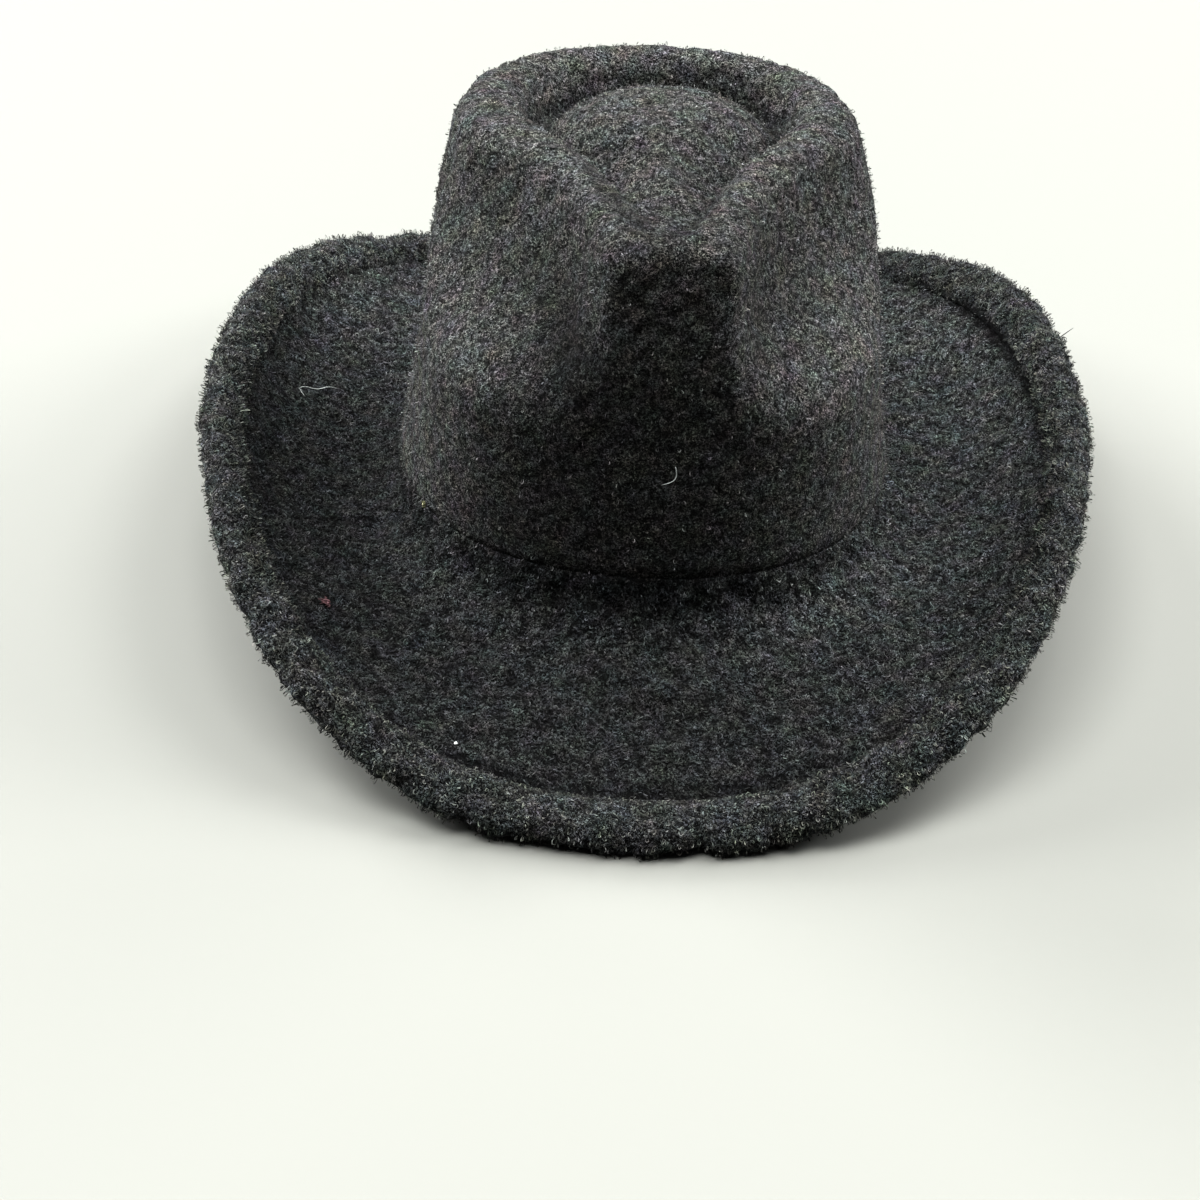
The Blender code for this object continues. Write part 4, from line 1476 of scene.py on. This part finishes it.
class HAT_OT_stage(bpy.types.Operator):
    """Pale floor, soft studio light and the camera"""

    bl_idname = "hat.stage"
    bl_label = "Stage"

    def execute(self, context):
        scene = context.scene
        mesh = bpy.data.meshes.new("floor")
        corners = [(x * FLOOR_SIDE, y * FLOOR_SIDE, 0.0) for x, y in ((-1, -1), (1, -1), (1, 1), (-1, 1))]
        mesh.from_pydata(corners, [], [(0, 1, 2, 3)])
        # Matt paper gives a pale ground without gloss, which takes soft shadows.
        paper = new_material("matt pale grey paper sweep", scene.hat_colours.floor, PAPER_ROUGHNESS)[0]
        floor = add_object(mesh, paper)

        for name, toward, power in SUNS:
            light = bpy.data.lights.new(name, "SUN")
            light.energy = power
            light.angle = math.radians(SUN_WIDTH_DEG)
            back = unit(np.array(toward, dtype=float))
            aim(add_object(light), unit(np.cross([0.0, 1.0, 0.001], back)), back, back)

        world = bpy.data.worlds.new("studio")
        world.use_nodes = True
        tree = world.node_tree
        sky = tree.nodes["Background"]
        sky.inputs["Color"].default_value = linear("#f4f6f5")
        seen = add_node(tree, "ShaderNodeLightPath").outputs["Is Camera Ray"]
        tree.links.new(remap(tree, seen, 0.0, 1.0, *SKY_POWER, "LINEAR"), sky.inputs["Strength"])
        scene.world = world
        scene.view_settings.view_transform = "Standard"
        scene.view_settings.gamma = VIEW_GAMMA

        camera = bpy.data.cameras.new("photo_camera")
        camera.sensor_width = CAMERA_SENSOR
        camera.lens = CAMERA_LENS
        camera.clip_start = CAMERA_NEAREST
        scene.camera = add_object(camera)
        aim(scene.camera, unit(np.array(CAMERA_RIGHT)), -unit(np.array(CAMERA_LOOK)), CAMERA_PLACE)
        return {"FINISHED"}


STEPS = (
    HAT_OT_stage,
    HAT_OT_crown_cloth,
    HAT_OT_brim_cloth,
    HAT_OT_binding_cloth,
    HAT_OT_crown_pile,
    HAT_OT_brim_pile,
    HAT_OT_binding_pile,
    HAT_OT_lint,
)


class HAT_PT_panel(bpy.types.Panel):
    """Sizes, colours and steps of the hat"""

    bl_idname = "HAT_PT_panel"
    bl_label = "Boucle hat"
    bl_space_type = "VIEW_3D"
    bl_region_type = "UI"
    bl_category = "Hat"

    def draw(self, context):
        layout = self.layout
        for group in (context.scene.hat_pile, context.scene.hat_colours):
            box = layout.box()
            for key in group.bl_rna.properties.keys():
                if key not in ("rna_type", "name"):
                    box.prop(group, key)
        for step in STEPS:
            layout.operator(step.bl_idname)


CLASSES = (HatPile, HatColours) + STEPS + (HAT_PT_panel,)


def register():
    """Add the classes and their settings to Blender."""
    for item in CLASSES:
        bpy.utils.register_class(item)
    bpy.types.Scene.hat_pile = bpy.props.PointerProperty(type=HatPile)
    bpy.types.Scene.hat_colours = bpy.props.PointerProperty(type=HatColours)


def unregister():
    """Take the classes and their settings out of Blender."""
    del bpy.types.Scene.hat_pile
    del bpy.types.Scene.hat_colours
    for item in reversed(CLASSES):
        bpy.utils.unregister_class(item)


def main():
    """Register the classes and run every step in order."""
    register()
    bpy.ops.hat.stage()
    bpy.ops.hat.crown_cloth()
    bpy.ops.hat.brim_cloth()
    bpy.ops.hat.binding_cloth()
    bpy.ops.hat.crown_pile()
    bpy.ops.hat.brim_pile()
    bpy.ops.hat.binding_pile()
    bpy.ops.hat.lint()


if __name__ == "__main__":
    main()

_ _ _ _

TASK TO COMPLETE
Set down every line of the listing above again, exactly as given.

ANSWER FOR THE TASK
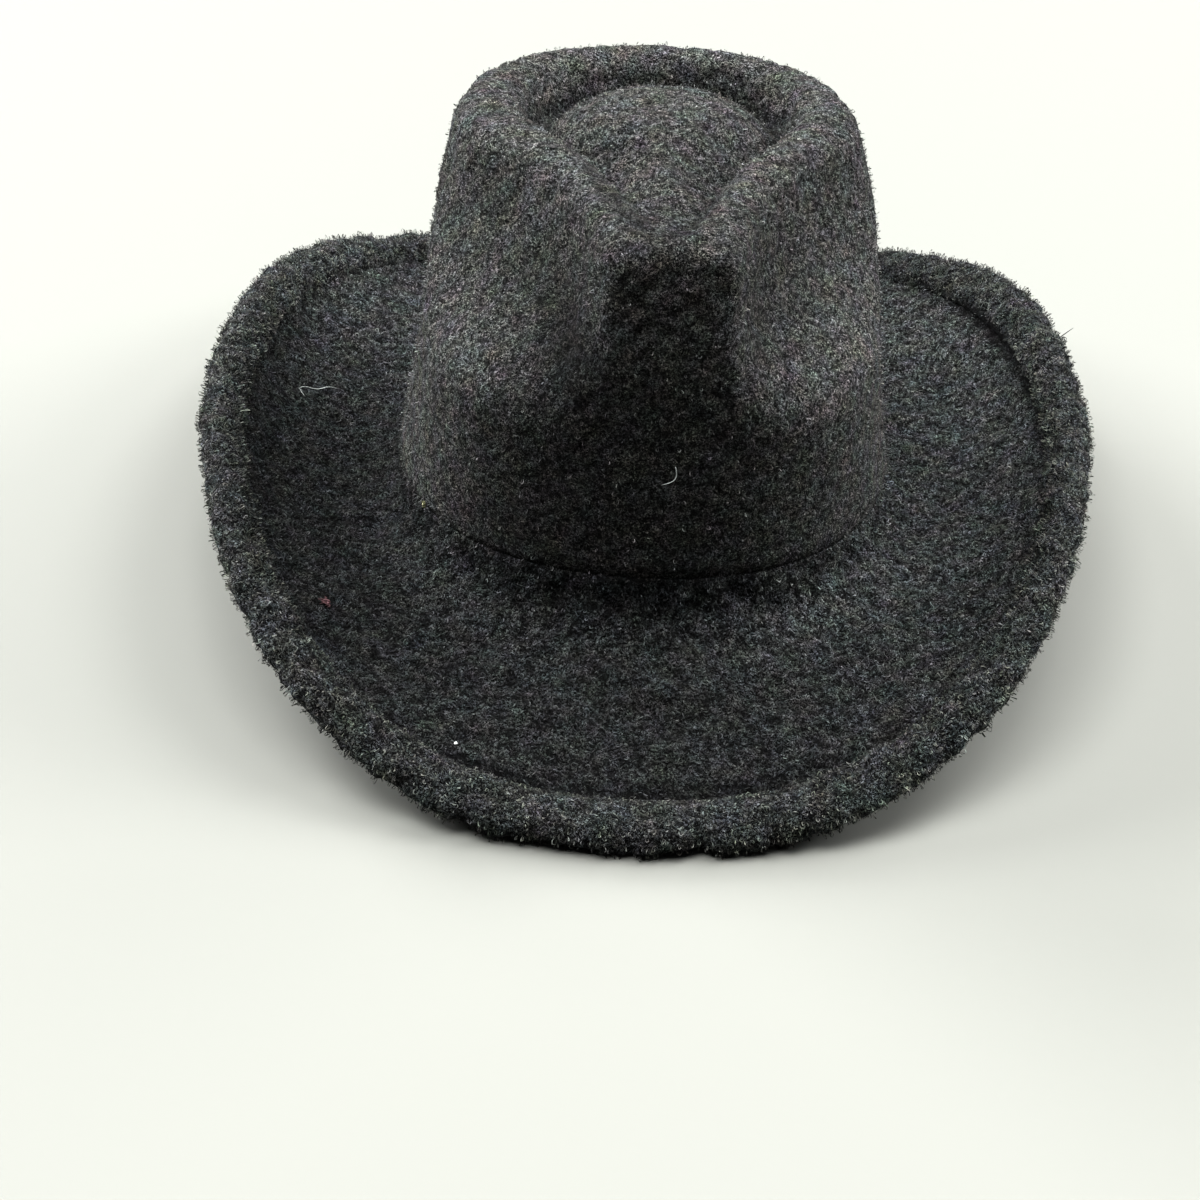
The Blender code for this object continues. Write part 4, from line 1476 of scene.py on. This part finishes it.
class HAT_OT_stage(bpy.types.Operator):
    """Pale floor, soft studio light and the camera"""

    bl_idname = "hat.stage"
    bl_label = "Stage"

    def execute(self, context):
        scene = context.scene
        mesh = bpy.data.meshes.new("floor")
        corners = [(x * FLOOR_SIDE, y * FLOOR_SIDE, 0.0) for x, y in ((-1, -1), (1, -1), (1, 1), (-1, 1))]
        mesh.from_pydata(corners, [], [(0, 1, 2, 3)])
        # Matt paper gives a pale ground without gloss, which takes soft shadows.
        paper = new_material("matt pale grey paper sweep", scene.hat_colours.floor, PAPER_ROUGHNESS)[0]
        floor = add_object(mesh, paper)

        for name, toward, power in SUNS:
            light = bpy.data.lights.new(name, "SUN")
            light.energy = power
            light.angle = math.radians(SUN_WIDTH_DEG)
            back = unit(np.array(toward, dtype=float))
            aim(add_object(light), unit(np.cross([0.0, 1.0, 0.001], back)), back, back)

        world = bpy.data.worlds.new("studio")
        world.use_nodes = True
        tree = world.node_tree
        sky = tree.nodes["Background"]
        sky.inputs["Color"].default_value = linear("#f4f6f5")
        seen = add_node(tree, "ShaderNodeLightPath").outputs["Is Camera Ray"]
        tree.links.new(remap(tree, seen, 0.0, 1.0, *SKY_POWER, "LINEAR"), sky.inputs["Strength"])
        scene.world = world
        scene.view_settings.view_transform = "Standard"
        scene.view_settings.gamma = VIEW_GAMMA

        camera = bpy.data.cameras.new("photo_camera")
        camera.sensor_width = CAMERA_SENSOR
        camera.lens = CAMERA_LENS
        camera.clip_start = CAMERA_NEAREST
        scene.camera = add_object(camera)
        aim(scene.camera, unit(np.array(CAMERA_RIGHT)), -unit(np.array(CAMERA_LOOK)), CAMERA_PLACE)
        return {"FINISHED"}


STEPS = (
    HAT_OT_stage,
    HAT_OT_crown_cloth,
    HAT_OT_brim_cloth,
    HAT_OT_binding_cloth,
    HAT_OT_crown_pile,
    HAT_OT_brim_pile,
    HAT_OT_binding_pile,
    HAT_OT_lint,
)


class HAT_PT_panel(bpy.types.Panel):
    """Sizes, colours and steps of the hat"""

    bl_idname = "HAT_PT_panel"
    bl_label = "Boucle hat"
    bl_space_type = "VIEW_3D"
    bl_region_type = "UI"
    bl_category = "Hat"

    def draw(self, context):
        layout = self.layout
        for group in (context.scene.hat_pile, context.scene.hat_colours):
            box = layout.box()
            for key in group.bl_rna.properties.keys():
                if key not in ("rna_type", "name"):
                    box.prop(group, key)
        for step in STEPS:
            layout.operator(step.bl_idname)


CLASSES = (HatPile, HatColours) + STEPS + (HAT_PT_panel,)


def register():
    """Add the classes and their settings to Blender."""
    for item in CLASSES:
        bpy.utils.register_class(item)
    bpy.types.Scene.hat_pile = bpy.props.PointerProperty(type=HatPile)
    bpy.types.Scene.hat_colours = bpy.props.PointerProperty(type=HatColours)


def unregister():
    """Take the classes and their settings out of Blender."""
    del bpy.types.Scene.hat_pile
    del bpy.types.Scene.hat_colours
    for item in reversed(CLASSES):
        bpy.utils.unregister_class(item)


def main():
    """Register the classes and run every step in order."""
    register()
    bpy.ops.hat.stage()
    bpy.ops.hat.crown_cloth()
    bpy.ops.hat.brim_cloth()
    bpy.ops.hat.binding_cloth()
    bpy.ops.hat.crown_pile()
    bpy.ops.hat.brim_pile()
    bpy.ops.hat.binding_pile()
    bpy.ops.hat.lint()


if __name__ == "__main__":
    main()